On August 20, 2012, Robert Reich, Public Policy Professor at the University of California, Berkeley, writes in The Huffington Post that while Mitt Romney hasn’t provided details we should be grateful he’s selected as his vice president candidate a man with a detailed plan Romney says is “marvelous,” “bold and exciting,” “excellent,” “much needed,” and “consistent with” what he’s put out.
Professor Robert Reich fails to address the follow:
Where does the money come from to pay for public service jobs and who will own the non-human factor productive assets of the companies contracted by the government?
The rich do not need
any further tax breads unless coupled to the stipulation that future economic growth investments are broadly owners by business corporation employees and other citizens. What should be the tax policy?
Adding money to defense ONLY further enriches the contractor ownership class who rely on defense spending. This is more make-work boondoggle fraudulent taxpayer spending to prop up the economy. This is a BAD, BAD maneuver because we already are way over prepared for our defense and spend wastefully.
Reducing investment in education, infrastructure and basic research and development is just plain STUPID without stipulation for broadened productive capital ownership!
Of course, none of the policies to achieve what Reich has described in the Romney/Ryan Economic Plan will reduce the deficit, or for that matter the Obama Economic Plan. The ONLY way to reduce and eventually eliminate the deficit is to aggressively embark on a pro-growth strategy, which simultaneously empowers EVERY American to participate as a private, individual owner and benefit from the income generated from the future investments.
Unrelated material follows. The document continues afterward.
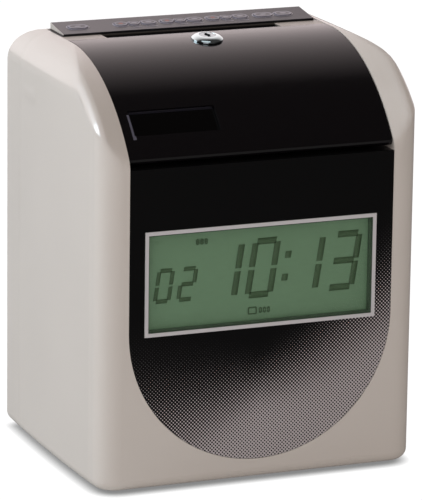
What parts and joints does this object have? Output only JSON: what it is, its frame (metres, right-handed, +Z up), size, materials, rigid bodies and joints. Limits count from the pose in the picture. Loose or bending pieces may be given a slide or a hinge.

Reich is really good at defining the problems, except for addressing the BIG PROBLEM of concentrated ownership of the means of production that does not require human workers and its solution.
What everyone around you REALLY NEEDS TO READ is posted at http://foreconomicjustice.org/4311/
As a nation, we continue to ignore the possibility of democratizing future ownership of labor-displacing productive capital technologies and rising ownership incomes as a market-generated means of eliminating wage slavery, welfare slavery, debt slavery and charity slavery for the 99 percent of humanity. Binary economist Louis Kelso argued that the Keynesian model fails to recognize that “when capital workers replace labor workers as the major suppliers of goods and services, labor employment alone becomes inadequate because labor’s share of the income arising from production cannot provide the progressively better standard of living that technology is making possible. Labor produces subsistence at best. Capital can produce affluence. To enjoy affluence, all households must engage to an increasing extent in capital work”
For decades employment opportunity in the United States was such that the majority of people could obtain a job that could support their livelihood, though in most cases related to a family, it required the father and mother to both work, if they aspired to live a “middle class” lifestyle. With “Free Trade” those opportunities began to disintegrate as corporations sought to seek lower cost production taking advantage of global cheap labor rates and non-regulation, as well as lower tax rates abroad. This resulted in a chain reaction forcing more and more companies to out-source in order to stay competitive (thus the rise of China, Indiana Mexico, and other third-world nations economies). At the same time tectonic shifts in the technologies of production were exponentially occurring (and continue to do so), which resulted in less job opportunities as production was shifted from people making things to “machines” of technology making things,
The combination of cheap global labor costs and lower long-term invested “machine” costs has forced the value of labor downward and this will continue to be the reality. Our only way to far greater prosperity, opportunity, and economic justice is to embrace technological innovation and invention and the resulting human-intelligent machines, superautomation, robotics, digital computerized operations, etc as the primary economic engine of growth. But significantly, unless we reform our system to empower EVERY American to acquire, via insured capital loans, viable full-ownership holdings (and thus entitlement to full-dividend earnings) in the companies growing the economy with the future earnings of the investments paying for the initial loan debt to acquire ownership, then the concentration of ownership of ALL future productive capital will continue to be amassed by a wealthy minority.
Companies will continue to globalized in search of “customers” with money or simply fail as exponentially there will be fewer and fewer customers to support their businesses worldwide. Why, because the majority will be disconnected from the income derived from the non-human means of production that is replacing the need for labor workers. Education is not the solution, though it is critical for our future societal development. But except for a relative few, the majority of the population, no matter how well educated, will not be able to find a job that pays sufficient wages or salaries to support a family or to prevent a lifestyle which is gradually being crippled by near poverty or poverty earnings.
Already, GDP growth is at a near standstill. Lowering taxes on the wealthy ownership class will not much impact this reality because they will not invest unless their are customers to create demand. This will continue to be the reality unless we reform the system to connect the majority of people to the property rights of the non-human production of products and services while simultaneously spurring economic growth, and entitle them to the earnings of capital (dividends, interest and rent) as a second income source to supplement their earnings from their labor in the short-term, with the long-term lifetime goal of earnings from capital ownership being the primary source of their income. This is the ONLY way to strengthen individuals and empower them to become personally responsible for their lives and not depended on taxpayer redistribution and national debt to sustain welfare support, open or concealed.